▶ _Task directions_
Only the lines from the start of the data through the one containing "return plate + race + pin + head" belong in your answer; return them exactly.
Begin Stored data
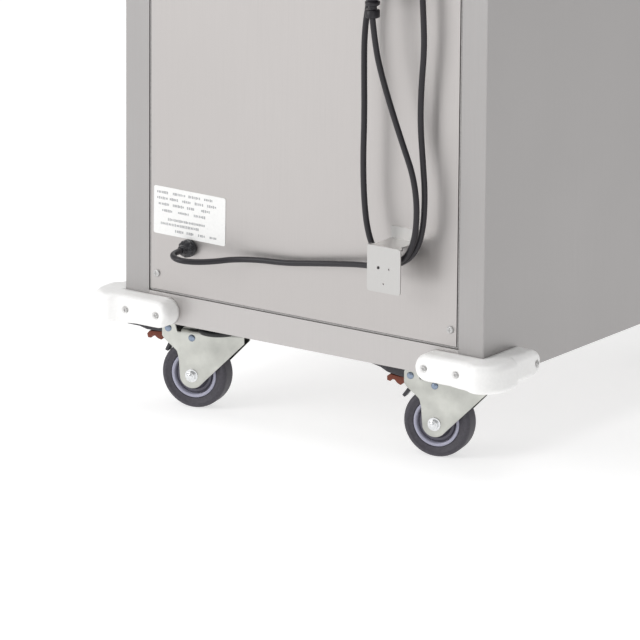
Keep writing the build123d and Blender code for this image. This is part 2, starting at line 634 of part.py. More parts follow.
def caster_plate():
    """Top plate with the upper race and the riveted kingpin, on the swivel axis."""
    top = PLATE_TOP - 0.1
    plate = block(-52, 52, -42, 42, top - PLATE_THICK, top)
    plate = fillet(plate.edges().filter_by(Axis.Z), 8)
    for dx, dy in PLATE_HOLES:
        plate -= rod(4.0, (dx, dy, top - 10), (dx, dy, top + 1))
    race = rod(RACE_RADIUS, (0, 0, 121.5), (0, 0, top - PLATE_THICK))
    pin = rod(6.0, (0, 0, 109.7), (0, 0, top - PLATE_THICK))
    head = fillet(rod(10.0, (0, 0, 106.0), (0, 0, 109.7)).edges().group_by(Axis.Z)[0], 2)
    return plate + race + pin + head


def leg_outline():
    """Side view of a fork leg, along the trail and up: round foot, raked front, rear ear."""
    foot = 19.0
    cut = foot * math.sin(math.radians(45))
    low = (TRAIL - cut, WHEEL_RADIUS - cut)
    front = (TRAIL - 77, 102.5)
    line = [low, front, (front[0], CROWN_TOP), (58, CROWN_TOP), (62, 126), (80, 126), (80, 104),
            (68, 93), (56, 84), (TRAIL + foot, 70), (TRAIL + foot, WHEEL_RADIUS)]
    arc = ThreePointArc(line[-1], (TRAIL, WHEEL_RADIUS - foot), low)
    return make_face([*Polyline(*line).edges(), arc])


def caster_fork(has_ears):
    """Pressed fork: crown with its lower race and two legs, axle bore and pedal pivot bore."""
    upright = Plane(origin=(0, 0, 0), x_dir=(1, 0, 0), z_dir=(0, -1, 0))
    leg = extrude(upright * leg_outline(), LEG_THICK)
    if not has_ears:
        leg -= block(57, 90, -10, 10, CROWN_TOP - 12, 130)
    inner = LEG_GAP / 2
    near = Pos(0, inner + LEG_THICK, 0) * leg
    far = Pos(0, -inner, 0) * leg
    crown = rod(37, (0, 0, CROWN_TOP - CROWN_THICK), (0, 0, CROWN_TOP))
    crown += block(-44, 50, -inner - 1, inner + 1, CROWN_TOP - CROWN_THICK, CROWN_TOP)
    race = rod(RACE_RADIUS, (0, 0, CROWN_TOP), (0, 0, 120.8))
    fork = near + far + crown + race
    fork -= rod(6.06, (0, 0, 90), (0, 0, 125))
    fork -= rod(4.1, (TRAIL, -40, WHEEL_RADIUS), (TRAIL, 40, WHEEL_RADIUS))
    if has_ears:
        u, z = PEDAL_PIVOT
        fork -= rod(3.1, (u, -40, z), (u, 40, z))
    return fork


def caster_axle():
    """Axle bolt with a hexagon head and a hexagon nut outside the legs."""
    reach = LEG_GAP / 2 + LEG_THICK + 0.1
    bolt = rod(4.0, (TRAIL, -reach - 8, WHEEL_RADIUS), (TRAIL, reach + 8.5, WHEEL_RADIUS))
    for side, thick in ((1, 6.0), (-1, 6.5)):
        plane = Plane(origin=(TRAIL, side * reach, WHEEL_RADIUS), z_dir=(0, side, 0))
        bolt += extrude(plane * RegularPolygon(7.5, 6), thick)
    return bolt


def wheel_hub():
    """Wheel centre with a stepped dish, a bearing boss and the bore on the axle."""
    w = WHEEL_WIDTH / 2
    boss = LEG_GAP / 2 - 0.6
    profile = [(4.06, -boss), (11, -boss), (11, -w + 6), (27, -w + 6), (31, -w + 1.5), (34.5, -w + 1.5),
               (34.5, w - 1.5), (31, w - 1.5), (27, w - 6), (11, w - 6), (11, boss), (4.06, boss)]
    face = make_face(Polyline(*profile, close=True))
    ring = revolve(Plane.XY * face, Axis.Y)
    return Pos(TRAIL, 0, WHEEL_RADIUS) * ring


def wheel_tyre():
    """Rubber tread with rounded shoulders, pressed on the wheel centre."""
    w = WHEEL_WIDTH / 2
    shoulder = 6.0
    r = WHEEL_RADIUS
    profile = [(34.5, -w + 1), (36, -w), (r - shoulder, -w)]
    line = Polyline(*profile)
    low = ThreePointArc((r - shoulder, -w), (r - shoulder * 0.29, -w + shoulder * 0.29), (r, -w + shoulder))
    tread = Line((r, -w + shoulder), (r, w - shoulder))
    high = ThreePointArc((r, w - shoulder), (r - shoulder * 0.29, w - shoulder * 0.29), (r - shoulder, w))
    close = Polyline((r - shoulder, w), (36, w), (34.5, w - 1), (34.5, -w + 1))
    face = make_face([*line.edges(), low, tread, high, *close.edges()])
    return Pos(TRAIL, 0, WHEEL_RADIUS) * revolve(face, Axis.Y)


def pedal_corners():
    """Slanted cuts that narrow the pedal towards its tip."""
    cuts = []
    for side in (-1, 1):
        outline = [(112, side * 18.1), (143, side * 18.1), (143, side * 9)]
        cuts.append(prism(100, 135, outline))
    return group(*cuts)


def brake_pedal():
    """Pressed pedal between the ears: tapered tread plate, pivot pin and brake shoe."""
    u, z = PEDAL_PIVOT
    side = Plane(origin=(0, 0, 0), x_dir=(1, 0, 0), z_dir=(0, -1, 0))
    outline = [(62, 113), (62, 122), (84, 125.5), (118, 127.5), (141, 128.5), (142, 126),
               (118, 121), (106, 115), (86, 110), (74, 109)]
    lever = extrude(side * make_face(Polyline(*outline, close=True)), 36)
    lever = Pos(0, 18, 0) * lever
    lever -= pedal_corners()
    lever -= block(60, 82, -10, 10, 100, 119)
    pin = rod(3.0, (u, -25, z), (u, 25, z))
    shoe = block(64, 67, -9, 9, 106, 120)
    heads = rod(5.0, (u, 22.3, z), (u, 25, z)) + rod(5.0, (u, -25, z), (u, -22.3, z))
    return lever + pin + heads + shoe


def brake_cam():
    """Red release cam under the pedal's root with a small hooked nose."""
    side = Plane(origin=(0, 0, 0), x_dir=(1, 0, 0), z_dir=(0, -1, 0))
    outline = [(83, 109.5), (84, 103), (88, 100), (93, 102), (98, 106.5), (101, 107), (104, 104),
               (108, 105), (108, 111), (104, 113.6), (98, 112.4), (90, 110.5)]
    cam = extrude(side * make_face(Polyline(*outline, close=True)), 30)
    return Pos(0, 15, 0) * cam


def placed(shape, x, y, angle):
    """Shape built on the swivel axis, turned and moved to its caster."""
    return Pos(x, y, 0) * Rot(0, 0, angle) * shape


def pressed(shape, angle):
    """Pedal piece turned down about its pivot by this angle."""
    u, z = PEDAL_PIVOT
    return Pos(u, 0, z) * Rot(0, angle, 0) * Pos(-u, 0, -z) * shape


def caster_bolts():
    """Four hexagon bolts up through each caster plate into its bearer."""
    bolts = []
    for x, y, *_ in CASTERS.values():
        for dx, dy in PLATE_HOLES:
            z = PLATE_TOP - 0.1 - PLATE_THICK
            head = Pos(x + dx, y + dy, z - 0.05) * extrude(RegularPolygon(6.5, 6), -2.6)
            bolts.append(head + rod(3.8, (x + dx, y + dy, z - 1), (x + dx, y + dy, z + 3)))
    return group(*bolts)


def screws():
    """Pan head screws of the rear cover and the bumpers."""
    found = []
    cover_x = HALF - BORDER - 14
    for x in (-cover_x, cover_x):
        for z in (COVER_Z0 + 27, 700, 1180, TOTAL_HEIGHT - 70):
            found.append(pan_head(x, REAR_Y + 0.1, z, (0, 1, 0)))
    for sx in (-1, 1):
        for y, out in ((REAR_Y + BUMPER_PROUD, 1), (FRONT_Y - BUMPER_PROUD, -1)):
            for x in (HALF - 24, HALF - 78):
                found.append(pan_head(sx * x, y + out * -1.5, BUMPER_SCREW_Z, (0, out, 0), head=3.4))
        for y in (REAR_Y - 86, FRONT_Y + 86):
            x = sx * (HALF + BUMPER_PROUD - 1.5)
            found.append(pan_head(x, y, BUMPER_SCREW_Z, (sx, 0, 0), head=3.4))
    return group(*found)


# ---------------------------------------------------------------- build every node
def build():
    save("side_panel_left", side_panel(1))
    save("side_panel_right", side_panel(-1))
    save("top_panel", top_panel())
    save("base_pan", base_pan())
    save("rear_cover", rear_cover())
    save("front_frame", front_frame())
    save("inner_liner", inner_liner())
    save("wall_insulation", wall_insulation())
    save("tray_racks", group(rack(1), rack(-1)))
    save("water_pan", water_pan())
    save("heating_element", heating_element())
    save("fan_motor", fan_motor())
    save("fan_rotor", fan_rotor())
    save("control_fascia", control_fascia())
    save("thermostat", thermostat())
    save("thermostat_knob", thermostat_knob())
    save("switch_frame", switch_frame())
    save("switch_rocker", rocker())
    save("indicator_lamps", indicator_lamps())
    save("thermometer_case", thermometer_case())
    save("thermometer_needle", thermometer_needle())
    save("door_skin", door_skin())
    save("door_insulation", door_insulation())
    save("door_liner", door_liner())
    save("door_gasket", door_gasket())
    save("hinge_fixed_leaves", hinge_fixed_leaves())
    save("hinge_door_leaves", hinge_door_leaves())
    save("door_handle", door_handle())
    save("push_handles", push_handles())
    save("cable_gland", cable_gland())
    save("cord_hooks", group(cord_hook(HOOK_SHELF_Z, -1), cord_hook(HOOK_TOP_SHELF_Z, 1)))
    save("rating_plate", rating_plate())
    save("corner_bumpers", group(*[bumper(sx, sy) for sx in (-1, 1) for sy in (-1, 1)]))
    save("pan_head_screws", screws())
    save("power_cord", power_cord())
    save("plug", plug())
    save("tie_strap", tie_strap())
    save("caster_bearers", caster_bearers())
    save("caster_bolts", caster_bolts())
    plates = [placed(caster_plate(), x, y, 0) for x, y, *_ in CASTERS.values()]
    save("caster_plates", group(*plates))
    for name, (x, y, angle, braked, pedal) in CASTERS.items():
        save("caster_fork_" + name, placed(caster_fork(braked), x, y, angle))
        save("wheel_hub_" + name, placed(wheel_hub(), x, y, angle))
        save("wheel_tyre_" + name, placed(wheel_tyre(), x, y, angle))
        save("axle_bolt_" + name, placed(caster_axle(), x, y, angle))
        if braked:
            save("brake_pedal_" + name, placed(pressed(brake_pedal(), pedal), x, y, angle))
            save("brake_cam_" + name, placed(pressed(brake_cam(), pedal), x, y, angle))


build()
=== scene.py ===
# %% [markdown]
# # A mobile food holding cabinet, seen from its service rear
# The engineering model is already packed: every panel, wheel and screw has its place. This
# notebook adds the looks. It loads that frame first, and never moves anything in it.

import json
import math

import bmesh
import bpy
import numpy as np
from mathutils import Matrix, Vector


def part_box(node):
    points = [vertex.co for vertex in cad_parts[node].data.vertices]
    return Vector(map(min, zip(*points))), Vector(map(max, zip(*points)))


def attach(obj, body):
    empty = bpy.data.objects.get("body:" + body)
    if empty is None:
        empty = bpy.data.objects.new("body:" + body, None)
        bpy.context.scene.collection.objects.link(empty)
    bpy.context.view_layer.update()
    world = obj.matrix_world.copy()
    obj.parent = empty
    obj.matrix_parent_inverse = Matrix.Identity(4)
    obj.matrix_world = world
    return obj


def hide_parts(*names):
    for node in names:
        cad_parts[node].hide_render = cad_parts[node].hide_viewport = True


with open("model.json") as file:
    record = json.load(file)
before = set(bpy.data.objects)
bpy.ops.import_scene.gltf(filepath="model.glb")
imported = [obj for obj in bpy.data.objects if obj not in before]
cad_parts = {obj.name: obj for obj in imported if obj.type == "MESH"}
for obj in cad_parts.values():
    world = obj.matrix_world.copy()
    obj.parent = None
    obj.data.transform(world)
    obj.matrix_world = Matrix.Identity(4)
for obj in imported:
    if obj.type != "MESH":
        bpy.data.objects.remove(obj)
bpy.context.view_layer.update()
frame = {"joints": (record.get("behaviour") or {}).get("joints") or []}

# %% Places that everything else is measured from
REAR_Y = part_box("rear_cover")[1].y
RAIL_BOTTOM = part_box("base_pan")[0].z
HALF_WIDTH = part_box("side_panel_left")[1].x
FRONT_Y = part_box("side_panel_left")[0].y
MM = 0.001
print("rear plane y", round(REAR_Y, 4), "rail bottom z", round(RAIL_BOTTOM, 4))

# %% [markdown]
# ## Camera
# The view is a long lens from behind, 35 degrees round and 15 degrees down, so the edges of the
# cabinet stay nearly parallel. A shorter lens close by would splay them. The camera's axes are
# worked out from those angles, and a hair of roll, rather than typed in as a rotation.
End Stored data
▶ _Full answer_
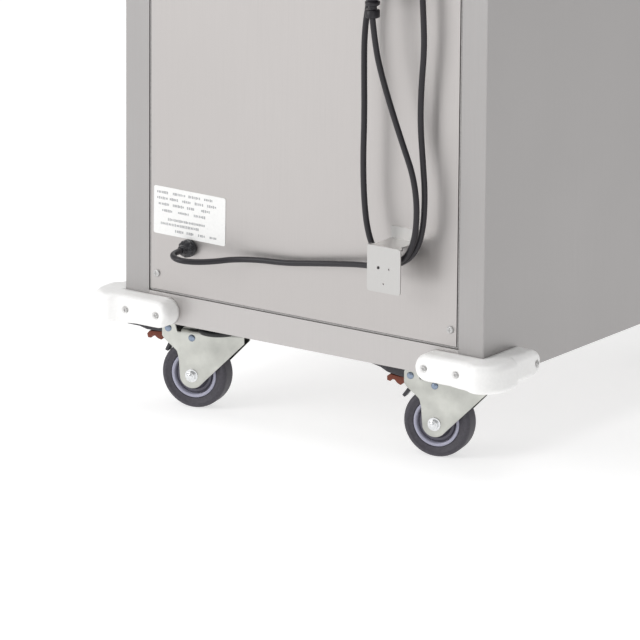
Keep writing the build123d and Blender code for this image. This is part 2, starting at line 634 of part.py. More parts follow.
def caster_plate():
    """Top plate with the upper race and the riveted kingpin, on the swivel axis."""
    top = PLATE_TOP - 0.1
    plate = block(-52, 52, -42, 42, top - PLATE_THICK, top)
    plate = fillet(plate.edges().filter_by(Axis.Z), 8)
    for dx, dy in PLATE_HOLES:
        plate -= rod(4.0, (dx, dy, top - 10), (dx, dy, top + 1))
    race = rod(RACE_RADIUS, (0, 0, 121.5), (0, 0, top - PLATE_THICK))
    pin = rod(6.0, (0, 0, 109.7), (0, 0, top - PLATE_THICK))
    head = fillet(rod(10.0, (0, 0, 106.0), (0, 0, 109.7)).edges().group_by(Axis.Z)[0], 2)
    return plate + race + pin + head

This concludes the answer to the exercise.